Common Mistakes to Avoid
- Calling wetlands useless wastelands is wrong because wetlands provide habitat, filter water, reduce floods, and store carbon.
- Assuming all wetlands are the same is wrong because marshes, swamps, bogs, and estuaries have different water sources, plants, soils, and salinity levels.
- Thinking mangroves grow anywhere on a coast is wrong because they usually need warm climates, sheltered shorelines, and intertidal conditions.
- Ignoring soil conditions is wrong because wetland soils are often low in oxygen, which strongly affects plant roots and decomposition.
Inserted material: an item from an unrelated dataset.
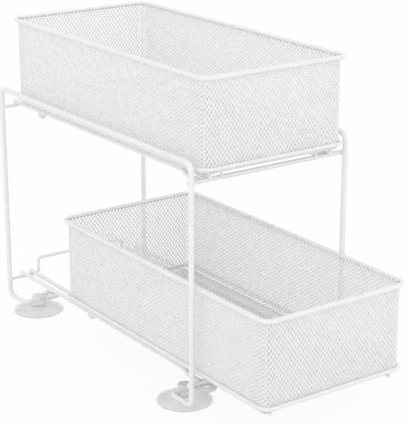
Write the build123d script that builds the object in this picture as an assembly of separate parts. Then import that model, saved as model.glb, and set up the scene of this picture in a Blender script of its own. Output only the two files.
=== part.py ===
from build123d import *
import math
import os

# An under sink organizer: two bent wire side frames on clear suction cups, joined by cross-wires,
# with twin rails at two levels, and a sliding expanded-metal basket on each level.
# Lengths are in millimetres. X is to the right, the front faces -Y and Z is up. The pieces are
# modelled about the middle of the frame's footprint on the floor, and are then moved along Y so
# that the origin is under the middle of the whole object as it stands, lower basket drawn out.

# Clearances
weld_gap = 0.05
slide_gap = 0.3

# Side frames: each is one wire, from the eye of its front foot to the eye of its back foot
side_wire_d = 6.0
leg_spacing_x = 202.6
leg_spacing_y = 400.0
top_rail_height = 279.0
top_bend_r = 9.0
foot_wire_height = 12.5
foot_bend_r = 9.0
foot_turn_r = 8.0
foot_reach = 39.3
eye_r = 8.5
eye_inset = 41.3
eye_gap = 0.4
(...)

- Believing only large wetlands matter is wrong because small wetlands can still support biodiversity, store water, and connect habitats across a landscape.
Practice Questions
- 1 A wetland stores 12,000 cubic meters of stormwater during a heavy rain. If it releases 2,000 cubic meters per day, how many days will it take to release the stored water?
- 2 A mangrove restoration project plants 750 seedlings, and 80 percent survive after one year. How many seedlings are still alive?
- 3 A coastal wetland traps 45 kilograms of sediment each week. How many kilograms of sediment does it trap in 8 weeks?
- 4 Explain how mangrove roots can protect both coastal communities and marine animals without using a calculation.